I hope the July 7 editorial, Atlantis, interrupted raises awareness among local elected officials and agencies such as the Miami-Dade Expressway Authority (MDX) and state agencies such as the South Florida Water Management District. They don’t seem to get it that we have entered a new era. Selling off coastal properties or building superhighways outside the Urban Development Boundary in low lying areas, converting mass transit lanes like the South Dade Busway to “Lexus lanes” or building museums or casinos on coastal lands or barrier islands or allowing commercial development of the Miami Marine Stadium basin on Virginia Key should be taken off the table if the city truly expects to prolong its existence in an economically and environmentally sustainable way.
These coastal lands and barrier islands (as well as offshore coral reefs) are our first line of defense against coming storm surges and rising sea levels. Keeping as many of these lands natural, replanted with natives, and restoring dunes are critical. Likewise, our offshore coral reefs play a part in protecting the mainland.

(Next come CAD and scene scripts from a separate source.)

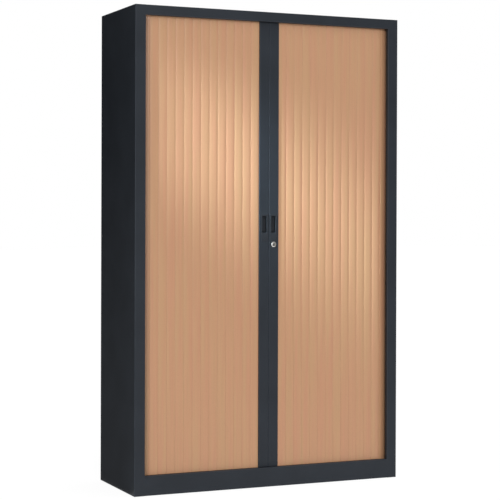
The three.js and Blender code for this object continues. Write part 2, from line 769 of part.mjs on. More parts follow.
// One curtain: the row of flat slats and the slat that stands turned in the corner
function addSlats(parent, side) {
  const geometry = raised(shapeOf(slatSection()), SLAT_BOTTOM, SLAT_TOP);
  for (let i = 0; i < FLAT_SLATS; i++) {
    const slat = add(parent, `${side}_slat_${String(i + 1).padStart(2, "0")}`, geometry, BEECH_FOIL);
    slat.position.set(STILE_OUTER + i * SLAT_PITCH, CURTAIN_FRONT, 0);
  }
  const edge = new THREE.Vector3(SLAT_EDGE, SLAT_EDGE_DEPTH, 0);
  const turn = new THREE.Euler(0, 0, THREE.MathUtils.degToRad(CORNER_TURN));
  const last = add(parent, `${side}_slat_${FLAT_SLATS + 1}`, geometry, BEECH_FOIL);
  last.setRotationFromEuler(turn);
  last.position
    .set(FLAT_END + SLAT_EDGE + CORNER_SHIFT, CURTAIN_FRONT + SLAT_EDGE_DEPTH - CORNER_LIFT, 0)
    .sub(edge.applyEuler(turn));
}

// What the left and right halves share, made for the right half; the left half is its mirror image
function half(side) {
  const group = new THREE.Group();
  add(group, `${side}_side_panel`, sidePanel(), POWDER_COAT);
  add(group, `${side}_inner_upright`, innerUpright(), POWDER_COAT);
  add(group, `${side}_bottom_track`, track(DECK_TOP + GAP, 1), TRACK_PLASTIC);
  add(group, `${side}_top_track`, track(CEILING_BOTTOM - GAP, -1), TRACK_PLASTIC);
  add(group, `${side}_stile`, stile(side === "right"), STILE_LACQUER);
  add(group, `${side}_grip`, grip(), GRIP_PLASTIC);
  add(group, `${side}_bottom_glide`, glide(STILE_BOTTOM, -1), TRACK_PLASTIC);
  add(group, `${side}_top_glide`, glide(STILE_TOP, 1), TRACK_PLASTIC);
  addSlats(group, side);
  return group;
}

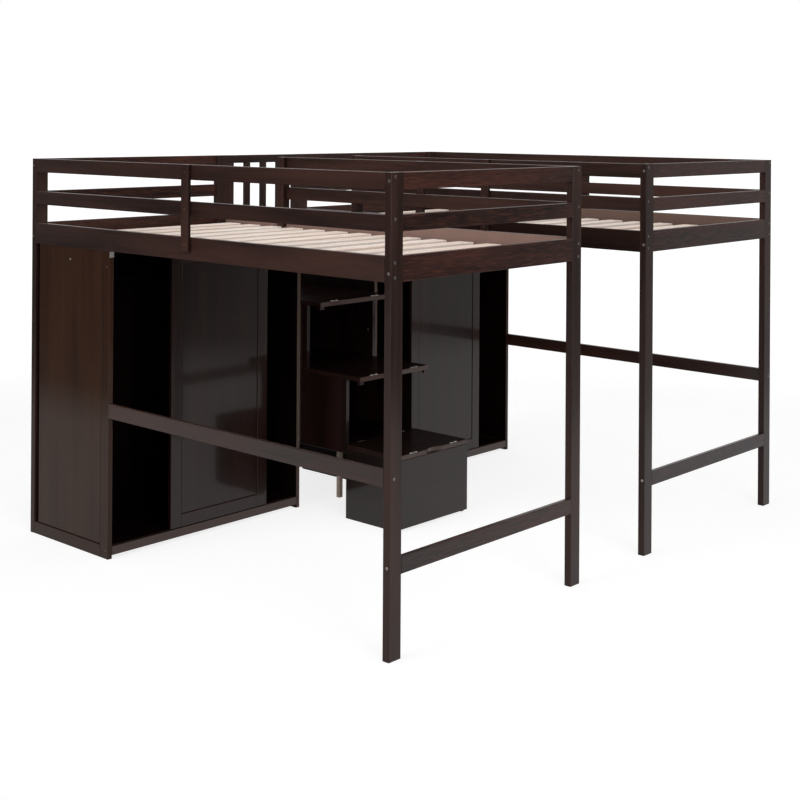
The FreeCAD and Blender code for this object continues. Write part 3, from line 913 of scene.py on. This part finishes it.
@dataclass(frozen=True)
class BedFrame(SubAssembly):
    """Posts, rails, beams and slats of one bed."""

    side: Side
    slat_count: int = 14
    slat_pitch: float = 137.5 * MM
    slat_wide: float = 72 * MM
    slat_thick: float = 15 * MM
    slat_ease: float = 2.5 * MM
    slat_seed: int = 11
    screw_inset: float = 14 * MM
    screw_seed: int = 21

    def build(self) -> None:
        """Dresses the frame and lays the slats."""
        word, finishes = self.side.word, self.finishes
        left = self.side is Side.LEFT
        offset = 0 if left else 1
        for index, post in enumerate(("foot_outer", "foot_inner", "head_outer", "head_inner")):
            self.node(f"{word}_{post}_post", finishes.post, Grain.ALONG_Z, (index + offset) % 3)
        for index, rail in enumerate(("outer_guard_rails", "outer_lower_rail", "inner_guard_rails")):
            self.node(f"{word}_{rail}", finishes.solid, Grain.ALONG_Y, (index + offset) % 3)
        # The beams' inner faces carry painted bounce light; the right inner beam also has painted shade on
        # its west face.
        outer = finishes.thin_east if left else finishes.thin_far
        inner = finishes.thin_west if left else finishes.shaded
        self.node(f"{word}_outer_beam", outer, Grain.ALONG_Y, 1 + offset)
        self.node(f"{word}_inner_beam", inner, Grain.ALONG_Y, 2 - offset)
        for index, rail in enumerate(("foot_guard_rails", "foot_beam", "foot_lower_rail", "head_rails")):
            self.node(f"{word}_{rail}", finishes.ruddy, Grain.ALONG_X, (index + offset) % 3)
        self.lay_slats()
        self.screw_slats()

    def slat_box(self) -> tuple[Vector, Vector]:
        """Finds the whole row of slats.

        Returns:
            Its lower and upper corner.
        """
        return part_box(f"{self.side.word}_slats")

    def lay_slats(self) -> None:
        """Lays the slats with a Geometry Nodes row."""
        low, high = self.slat_box()
        half = (high.x - low.x) / 2
        shape = board_piece(f"{self.side.word}_slat_shape", [Board(
            (-half, -self.slat_wide / 2, -self.slat_thick / 2),
            (half, self.slat_wide / 2, self.slat_thick / 2), Grain.ALONG_X)], self.slat_ease, self.slat_seed)
        for layer in ("grain", "tone"):
            shape.data.attributes.remove(shape.data.attributes[layer])
        pine = self.finishes.get(self.finishes.pine, Grain.BOARD)
        row = grown(f"{self.side.word}_pine_slats", bpy.data.meshes.new("empty"), slats_tree("slat_row"), {
            "First": ((low.x + high.x) / 2, low.y + self.slat_wide / 2, (low.z + high.z) / 2),
            "Pitch": self.slat_pitch, "Count": self.slat_count, "Shape": shape,
            "Seed": self.slat_seed + self.side.value, "Material": pine})
        bpy.data.objects.remove(shape)
        stand_in(row, pine, "frame", "pine", f"{self.side.word}_slats")

    def screw_slats(self) -> None:
        """Sets one screw in each end of each slat."""
        low, high = self.slat_box()
        points = []
        for index in range(self.slat_count):
            y = low.y + self.slat_wide / 2 + index * self.slat_pitch
            for x in (low.x + self.screw_inset, high.x - self.screw_inset):
                points.append(spot((x, y, high.z), (0, 0, 1)))
        self.hardware.set_out(f"{self.side.word}_slat_screws", self.hardware.screw, points, "frame",
                             self.screw_seed + self.side.value)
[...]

Shamefully, the proposed deep dredge projects by Port of Miami and Port Everglades combined will destroy acres of coral reefs — where no mitigation will recompense.
To change our policies and reconfigure our priorities to save our city is a brave new world; will we be up for it? And can we be honest about our responsibilities?
Talk of “building sea walls or bringing in more sand” for the short term is not good enough because there is no short term any longer. And our very geology on a bed of porous limestone betrays us.
In that we have never encountered this phenomenon, it is not surprising there are missteps and much confusion. But it is this generation who bears the burden of planning for the future as long-term infrastructure and investment decisions must be made now, not by future administrations.